(Rows from a 3D modeling dataset)
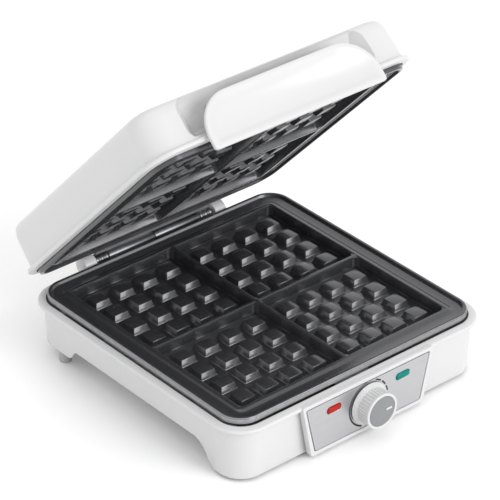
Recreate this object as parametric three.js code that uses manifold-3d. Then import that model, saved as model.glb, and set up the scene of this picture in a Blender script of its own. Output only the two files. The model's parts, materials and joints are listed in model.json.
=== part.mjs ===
// Four-slice waffle maker, open at its rest pose. Millimetres, +Z up, front faces -Y.
import * as THREE from 'three';
import { mergeVertices } from 'three/addons/utils/BufferGeometryUtils.js';
import Module from 'manifold-3d';

const wasm = await Module();
wasm.setup();

// Driving dimensions
const plateSize = 268; // outer width and depth of both cooking plates
const plateCorner = 21; // corner radius of the plates
const rimZ = 60; // the heights of the base's rim and control panel are measured from here
const plateRise = 3; // the lower plate stands this much higher
const partingZ = rimZ + plateRise; // height of the plane where the closed plates meet
const partingGap = 0.4; // each plate's edge stays this far from that plane
const lidAngle = THREE.MathUtils.degToRad(46.5); // how far the lid stands open at rest
const hingeBehindPlate = 8.9; // hinge axis behind the plates' rear edge
const hingeBelowParting = 4.7;
const skirtZ = 3; // lowest edge of the base housing
const archZ = 25; // underside of the sides between the legs
const touchGap = 0.3; // clearance between pieces that meet

// Waffle grid
const waffleSize = 112;
const dividerWidth = 4;
const pocketsPerSide = 4;
const pegPitch = 26;
const pegFoot = 18;
const pegTop = 14.5;
const pegTopDepth = 6.5; // below the parting plane
const wellDepth = 13;
const castingWall = 3;
const brimBack = 6.4; // the back of each plate's brim, from the parting plane

// Control panel
const podFace = 10.5; // front of the surround, in front of the plates' edge
const podTop = -4.6; // measured from rimZ
const podBottom = -57;
const podHalfTop = 73;
const podHalfBottom = 63;
const fasciaBorder = 4;
const dialHeight = -30.3;
const dialRadius = 16.5;
const dialSkirt = 19.5; // radius of the stepped rings at its foot
const dialReach = 27.5; // front of the dial, in front of the plates' edge
const lampX = 38.5;
const lampHeight = -19;
const lampLength = 15.5;
const lampWidth = 6.6;
const shaftBore = 4.6; // radius of the hole that the dial's shaft passes through

// Hinge
const pinRadius = 2;
const barrelRadius = 5.5;
const [endA, seamA, middle, seamB, endB] = [-66, -52, 0, 52, 66]; // the knuckles' seams along X
const knuckleGap = 0.5;
const earSpan = [67.5, 79.5];
const earRadius = 8;
const leafThickness = 2;
const hingeScrewPlaces = [-40, 40];

// Handle
const handlePosts = [-58, 58];
const handleBack = 11.4; // back and front of the panel, in front of the plates' edge
const handleFront = 15.4;
const handleScrewZ = partingZ + 27;

// Underside, gland and heating element
const coverZ = 27.5; // upper face of the shallow part of the cover
const deepCoverZ = 7; // upper face of the front compartment's floor
const glandX = 96;
const glandZ = 37;
const elementRadius = 3.3;
const elementSteps = 44;

// Screws
const screwShank = 1.6; // radius
const screwHole = screwShank + touchGap;

const half = plateSize / 2;
const hingeY = half + hingeBehindPlate;
const hingeZ = partingZ - hingeBelowParting;
const hingeScrewY = half - 9;
const baseLeafZ = partingZ - brimBack - touchGap - leafThickness; // underside of the base's leaf
const cornerSteps = 5;
const compartmentY = -half + 40;
const coverCorners = [[-1, -1], [1, -1], [-1, 1], [1, 1]];

const finishes = {
  whitePlastic: { color: 0xf2f2f1, roughness: 0.22, metalness: 0 },
  nonStick: { color: 0x2b2c30, roughness: 0.4, metalness: 0.35 },
  brushedSteel: { color: 0xb9babb, roughness: 0.38, metalness: 0.9 },
  darkMetal: { color: 0x4a4b4e, roughness: 0.35, metalness: 0.85 },
  bareAluminium: { color: 0xc4c6c8, roughness: 0.45, metalness: 0.9 },
  elementSteel: { color: 0x6a5f57, roughness: 0.55, metalness: 0.8 },
  greyPlastic: { color: 0x8d8f91, roughness: 0.45, metalness: 0 },
  redLens: { color: 0xc92a2c, roughness: 0.15, metalness: 0 },
  greenLens: { color: 0x0f9d92, roughness: 0.15, metalness: 0 },
  clearGlass: { color: 0xe8e4da, roughness: 0.08, metalness: 0 },
  rubber: { color: 0xb9b9b8, roughness: 0.8, metalness: 0 },
  blackRubber: { color: 0x232323, roughness: 0.8, metalness: 0 },
  ceramic: { color: 0xe7e2d6, roughness: 0.6, metalness: 0 },
  zincScrew: { color: 0xa9abad, roughness: 0.35, metalness: 0.95 },
};

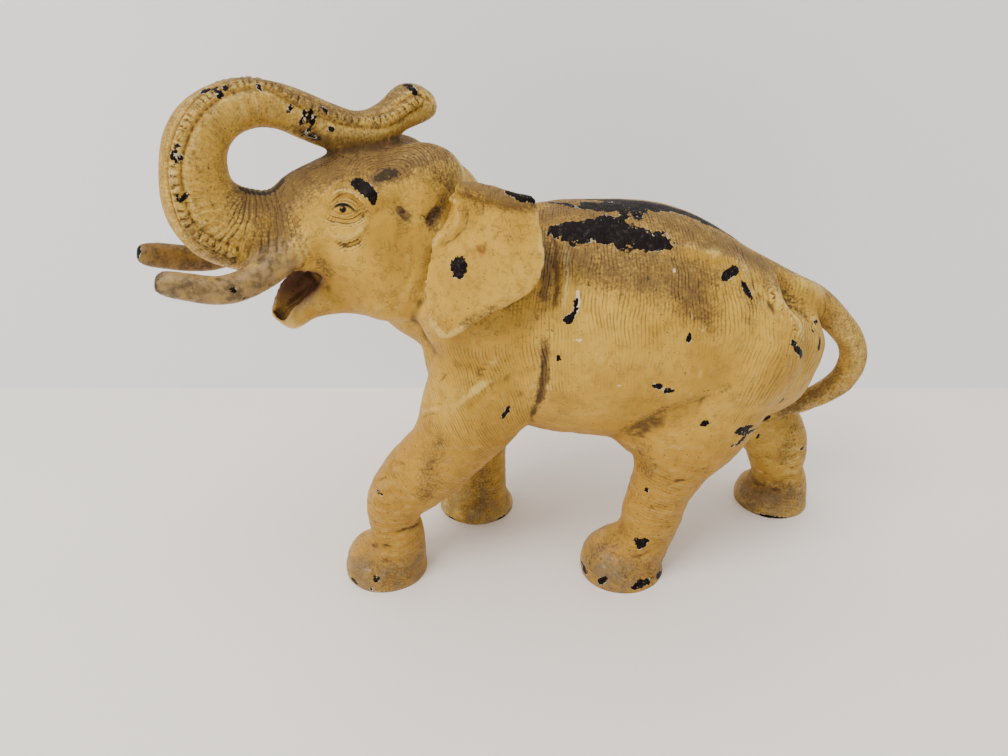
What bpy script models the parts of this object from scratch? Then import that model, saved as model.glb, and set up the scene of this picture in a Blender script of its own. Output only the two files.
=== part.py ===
"""Full-figure cast iron elephant doorstop: two hollow cast halves and two machine screws.

Metres, +Z up.  The head points to -X, the tail to +X, and the elephant's left side to -Y.
The figure is laid out on a drawing grid of GRID_LENGTH by GRID_HEIGHT steps, which LENGTH
and HEIGHT stretch to the real size; what has a thickness of its own is sized by itself.
"""
import bpy
import bmesh
import numpy as np
from math import radians, sin, cos, tan, tau
from mathutils import Matrix, Vector

# Driving dimensions
LENGTH = 0.2975             # tusk tip to tail
HEIGHT = 0.210              # soles to top of trunk
BODY_WIDTH = 0.089          # across the ribs
STANCE = 0.049              # between the middles of the left and right feet
HEAD_WIDTH = 0.058          # across the cheeks
HEAD_TURN = radians(30)     # towards the elephant's left
LEG_WIDTH = 0.030           # across a leg below the knee
FOOT_WIDTH = 0.0375         # across a foot at the sole
TRUNK_WIDTH = 0.017         # across the trunk at the top of its curl
TUSK_WIDTH = 0.0098         # halfway along a tusk
TAIL_WIDTH = 0.0118
EAR_THICKNESS = 0.0048
WALL = 0.0042               # iron round the hollow
PARTING_GAP = 0.0003        # between the two castings
SCREW_WIDTH = 0.0048
SCREW_CLEARANCE = 0.0007    # on the hole's width in the right casting
THREAD_FIT = 0.0006         # on the hole's width in the left casting
SCREW_HEAD_WIDTH = 0.0092
SCREW_HEAD_HEIGHT = 0.0031
SCREW_BITE = 0.011          # length of screw held in the left casting
SLOT_WIDTH = 0.0013
SLOT_DEPTH = 0.0014
BOSS_WIDTH = 0.0150
SEAT_GAP = 0.0003           # under a screw's head
SEAT_INSET = 0.0075         # of a screw's head seat from the widest part of the ribs
SEAT_CLEARANCE = 0.0014     # on the width of the seat round a screw's head
HOLE_RELIEF = 0.0020        # left beyond a screw's end

GRID_LENGTH = 297.5
GRID_HEIGHT = 210
GRID_WIDTH = 89
STEP_X = LENGTH / GRID_LENGTH
STEP_Y = BODY_WIDTH / GRID_WIDTH
STEP_Z = HEIGHT / GRID_HEIGHT
SIDE = STANCE / 2

RING_SIDES = 20
SMOOTH_PASSES = 12
SKIN_VOXEL = 0.0016
CORE_VOXEL = 0.0034
SKIN_FACES = 9000
CORE_FACES = 2200
ROD_SIDES = 20
BEND_PARTS = 6

NECK_X = -38                # where the turned head's middle crosses the body's
NECK_BEND = 22              # grid steps over which the joint bends, each side of NECK_X
KNEE = 62                   # grid height up to which the joint is flat
LEG_HOLLOW = 38             # grid height above which the legs are hollow
SCREW_PLACES = {"front_screw": (10, 122), "rear_screw": (92, 112)}


def clear_scene():
    for item in list(bpy.data.objects):
        bpy.data.objects.remove(item, do_unlink=True)


def new_collection(name):
    group = bpy.data.collections.new(name)
    bpy.context.scene.collection.children.link(group)
    return group


def principled(name, colour, roughness, metallic):
    material = bpy.data.materials.new(name)
    material.use_nodes = True
    shader = material.node_tree.nodes["Principled BSDF"]
    shader.inputs["Base Color"].default_value = (*colour, 1)
    shader.inputs["Roughness"].default_value = roughness
    shader.inputs["Metallic"].default_value = metallic
    return material


def at(x, y, z):
    """A point of the drawing grid in metres."""
    return Vector((x * STEP_X, y * STEP_Y, z * STEP_Z))


def curve_through(rows, parts=5):
    """Rows of numbers along a smooth curve through the given rows."""
    rows = np.array(rows, float)
    padded = np.vstack([2 * rows[0] - rows[1], rows, 2 * rows[-1] - rows[-2]])
    out = []
    for i in range(1, len(padded) - 2):
        a, b, c, d = padded[i - 1:i + 3]
        for t in np.arange(parts) / parts:
            out.append(0.5 * (2 * b + (c - a) * t + (2 * a - 5 * b + 4 * c - d) * t * t
                              + (3 * b - a - 3 * c + d) * t ** 3))
    out.append(rows[-1])
    return np.array(out)


def add_rings(bm, rings):
    """Joins rings of points, first to last, and closes both ends."""
    loops = [[bm.verts.new(point) for point in ring] for ring in rings]
    for low, high in zip(loops, loops[1:]):
        for i in range(len(low)):
            j = (i + 1) % len(low)
            bm.faces.new((low[i], low[j], high[j], high[i]))
    bm.faces.new(loops[0][::-1])
    bm.faces.new(loops[-1])


def loft(bm, stations, across=(0, 1, 0), shrink=0.0, place=Matrix()):
    """An oval body; a station is x, y, z, half size across and half size deep, in metres."""
    rows = curve_through(stations)
    centres = [Vector(row[:3]) for row in rows]
    rings = []
    for i, row in enumerate(rows):
        ahead = centres[min(i + 1, len(rows) - 1)] - centres[max(i - 1, 0)]
        side = Vector(across)
        side = (side - ahead * side.dot(ahead) / ahead.length_squared).normalized()
        deep = ahead.cross(side).normalized()
        wide = max(row[3] - shrink, 0.0003)
        tall = max(row[4] - shrink, 0.0003)
        rings.append([place @ (centres[i] + side * wide * cos(tau * k / RING_SIDES)
                               + deep * tall * sin(tau * k / RING_SIDES))
                      for k in range(RING_SIDES)])
    add_rings(bm, rings)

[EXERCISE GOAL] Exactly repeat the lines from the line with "What bpy script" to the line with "two machine screws.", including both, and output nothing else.

[SOLUTION TO THIS EXERCISE]
What bpy script models the parts of this object from scratch? Then import that model, saved as model.glb, and set up the scene of this picture in a Blender script of its own. Output only the two files.
=== part.py ===
"""Full-figure cast iron elephant doorstop: two hollow cast halves and two machine screws.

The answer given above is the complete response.